## WHAT IS ASKED:
Print the full listing exactly.

## RECORDS PROVIDED:
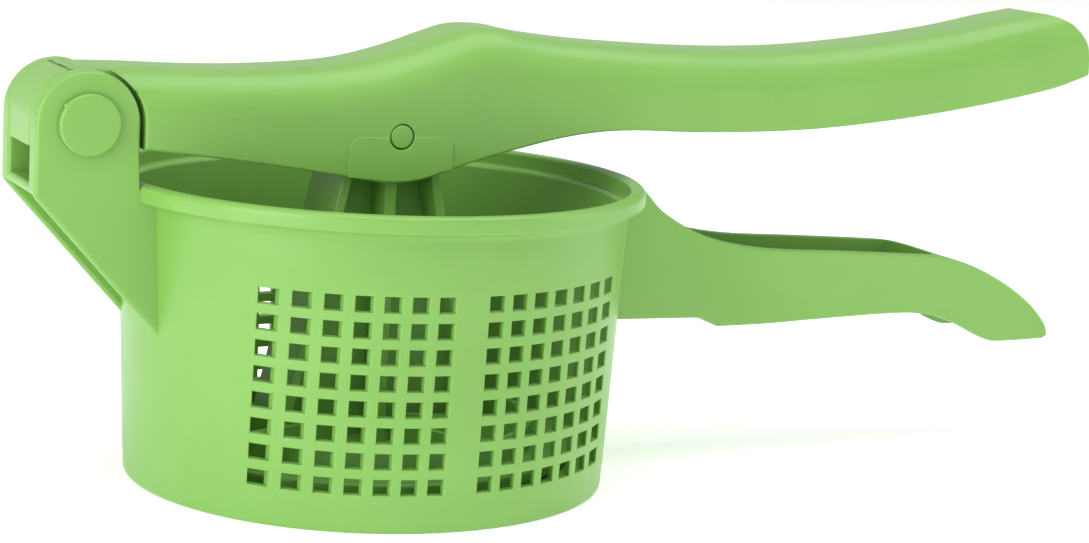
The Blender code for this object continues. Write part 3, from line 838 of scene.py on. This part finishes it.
        bracket.round_edges(outer_edge, self.ear_round, 3)
        bore = Workpiece.turned(
            "pin_bore", self.places,
            [(0.0, -half - 1), (self.pin_bore, -half - 1), (self.pin_bore, half + 1),
             (0.0, half + 1)], 48, self.places.hinge)
        return bracket.combine(Join.CUT, bore)

    def handle_line(self) -> list[Point]:
        """The handle's upper edge, from inside the rim over the nose to its tip."""
        return smooth([(58.0, 72.6), (64.0, 72.4), (67.5, 69.4), (72.0, 65.0), (80.0, 60.4),
                       (90.0, 57.0), (104.0, 54.8), (125.0, 53.7), (148.0, 52.4), (157.0, 51.4),
                       (166.0, 48.9), (176.5, 44.0), (185.0, 38.4), (190.5, 32.8), (191.8, 29.4)])

    def handle_under(self) -> list[Point]:
        """The handle's lower edge, from the tip back into the cup's wall."""
        run = smooth([(190.4, 28.5), (176.5, 28.2), (171.0, 29.2), (160.5, 34.0), (152.0, 36.3),
                      (142.0, 36.9), (119.0, 36.1), (104.0, 35.4), (89.6, 35.2)])
        return run + [(84.4, 37.6), (57.5, 38.0)]

    def handle(self) -> Workpiece:
        """The lower handle: an open trough that ends in a hollow, down-turned nose."""
        half = self.handle_half
        inner = half - self.handle_wall
        rim = self.places.rim
        start = self.lip_radius + 0.8
        end = self.trough_end
        handle = Workpiece.plate("handle", self.places, self.handle_line() + self.handle_under(),
                                 -half, half)
        floor = [(x, z + self.handle_floor) for x, z in self.handle_under()[::-1]]
        trough = [(start, floor[0][1])] + [p for p in floor if start < p[0] < end - 1]
        trough += [(end, trough[-1][1]), (end, rim), (start, rim)]
        nose = inward([p for p in self.handle_line() if p[0] > end - 4], self.handle_wall)
        nose = [p for p in nose if p[0] > end + self.handle_wall]
        nose += [(nose[-1][0], 24.0), (nose[0][0], 24.0)]
        channel = Workpiece.plate("trough", self.places, trough, -inner, inner)

        def end_corner(edge: EdgeFacts) -> bool:
            return abs(edge.run.z) > 0.9 and edge.middle.x > end - HAIR

        channel.round_edges(end_corner, self.trough_corner, 8)
        handle.combine(Join.CUT, channel,
                       Workpiece.plate("nose", self.places, nose, -inner, inner))

        def outer_edge(edge: EdgeFacts) -> bool:
            return (edge.convex and edge.angle > 50 and edge.middle.x > 62.5
                    and abs(edge.middle.y) > half - HAIR)

        def inner_edge(edge: EdgeFacts) -> bool:
            middle = edge.middle
            return (edge.convex and edge.angle > 50 and start + 8 < middle.x < end - 8
                    and abs(edge.run.x) > 0.9 and inner - HAIR < abs(middle.y) < inner + HAIR
                    and middle.z > 45)

        handle.round_edges(outer_edge, self.handle_round, 3)
        return handle.round_edges(inner_edge, 0.5, 2)

    def build(self, finish: bpy.types.Material) -> None:
        """Put the pot together and dress it.

        Args:
            finish: The pot's plastic.
        """
        cup = self.cup()
        bracket = self.bracket().combine(Join.CUT, self.space()).split_faces()
        handle = self.handle().combine(Join.CUT, self.space())
        cup.combine(Join.ADD, bracket, handle)
        cup.settle_shading()
        Dress("base", "pot", "pot_plastic", finish).on(cup)


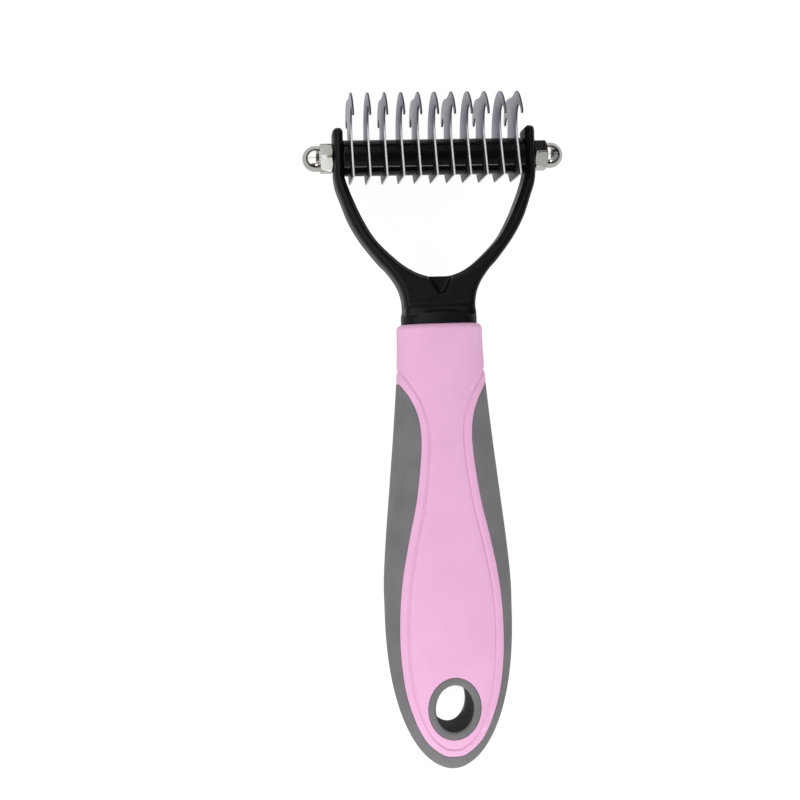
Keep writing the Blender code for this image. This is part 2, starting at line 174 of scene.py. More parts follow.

## SOLUTION TO THIS EXERCISE:
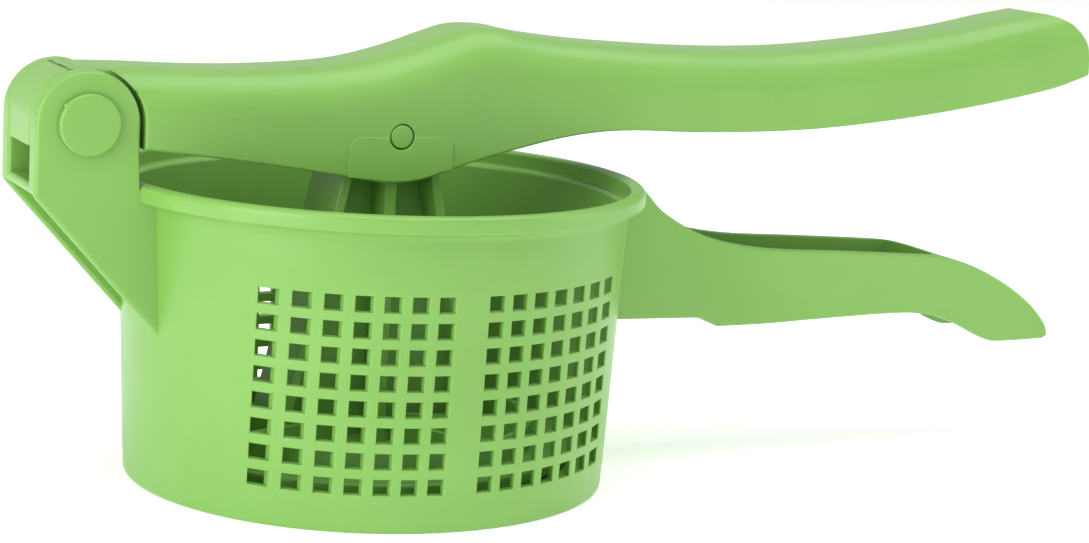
The Blender code for this object continues. Write part 3, from line 838 of scene.py on. This part finishes it.
        bracket.round_edges(outer_edge, self.ear_round, 3)
        bore = Workpiece.turned(
            "pin_bore", self.places,
            [(0.0, -half - 1), (self.pin_bore, -half - 1), (self.pin_bore, half + 1),
             (0.0, half + 1)], 48, self.places.hinge)
        return bracket.combine(Join.CUT, bore)

    def handle_line(self) -> list[Point]:
        """The handle's upper edge, from inside the rim over the nose to its tip."""
        return smooth([(58.0, 72.6), (64.0, 72.4), (67.5, 69.4), (72.0, 65.0), (80.0, 60.4),
                       (90.0, 57.0), (104.0, 54.8), (125.0, 53.7), (148.0, 52.4), (157.0, 51.4),
                       (166.0, 48.9), (176.5, 44.0), (185.0, 38.4), (190.5, 32.8), (191.8, 29.4)])

    def handle_under(self) -> list[Point]:
        """The handle's lower edge, from the tip back into the cup's wall."""
        run = smooth([(190.4, 28.5), (176.5, 28.2), (171.0, 29.2), (160.5, 34.0), (152.0, 36.3),
                      (142.0, 36.9), (119.0, 36.1), (104.0, 35.4), (89.6, 35.2)])
        return run + [(84.4, 37.6), (57.5, 38.0)]

    def handle(self) -> Workpiece:
        """The lower handle: an open trough that ends in a hollow, down-turned nose."""
        half = self.handle_half
        inner = half - self.handle_wall
        rim = self.places.rim
        start = self.lip_radius + 0.8
        end = self.trough_end
        handle = Workpiece.plate("handle", self.places, self.handle_line() + self.handle_under(),
                                 -half, half)
        floor = [(x, z + self.handle_floor) for x, z in self.handle_under()[::-1]]
        trough = [(start, floor[0][1])] + [p for p in floor if start < p[0] < end - 1]
        trough += [(end, trough[-1][1]), (end, rim), (start, rim)]
        nose = inward([p for p in self.handle_line() if p[0] > end - 4], self.handle_wall)
        nose = [p for p in nose if p[0] > end + self.handle_wall]
        nose += [(nose[-1][0], 24.0), (nose[0][0], 24.0)]
        channel = Workpiece.plate("trough", self.places, trough, -inner, inner)

        def end_corner(edge: EdgeFacts) -> bool:
            return abs(edge.run.z) > 0.9 and edge.middle.x > end - HAIR

        channel.round_edges(end_corner, self.trough_corner, 8)
        handle.combine(Join.CUT, channel,
                       Workpiece.plate("nose", self.places, nose, -inner, inner))

        def outer_edge(edge: EdgeFacts) -> bool:
            return (edge.convex and edge.angle > 50 and edge.middle.x > 62.5
                    and abs(edge.middle.y) > half - HAIR)

        def inner_edge(edge: EdgeFacts) -> bool:
            middle = edge.middle
            return (edge.convex and edge.angle > 50 and start + 8 < middle.x < end - 8
                    and abs(edge.run.x) > 0.9 and inner - HAIR < abs(middle.y) < inner + HAIR
                    and middle.z > 45)

        handle.round_edges(outer_edge, self.handle_round, 3)
        return handle.round_edges(inner_edge, 0.5, 2)

    def build(self, finish: bpy.types.Material) -> None:
        """Put the pot together and dress it.

        Args:
            finish: The pot's plastic.
        """
        cup = self.cup()
        bracket = self.bracket().combine(Join.CUT, self.space()).split_faces()
        handle = self.handle().combine(Join.CUT, self.space())
        cup.combine(Join.ADD, bracket, handle)
        cup.settle_shading()
        Dress("base", "pot", "pot_plastic", finish).on(cup)


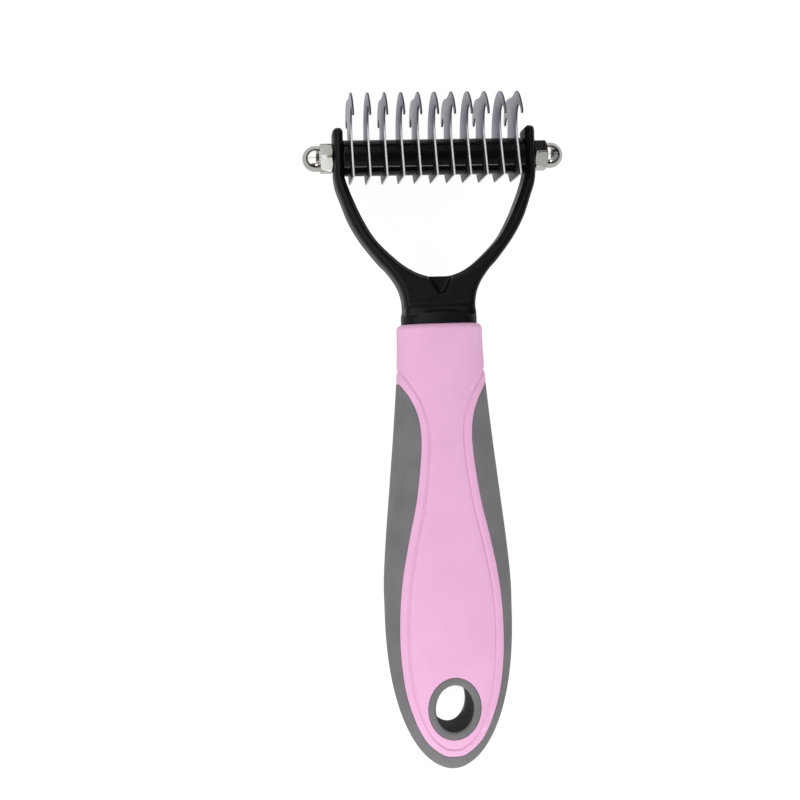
Keep writing the Blender code for this image. This is part 2, starting at line 174 of scene.py. More parts follow.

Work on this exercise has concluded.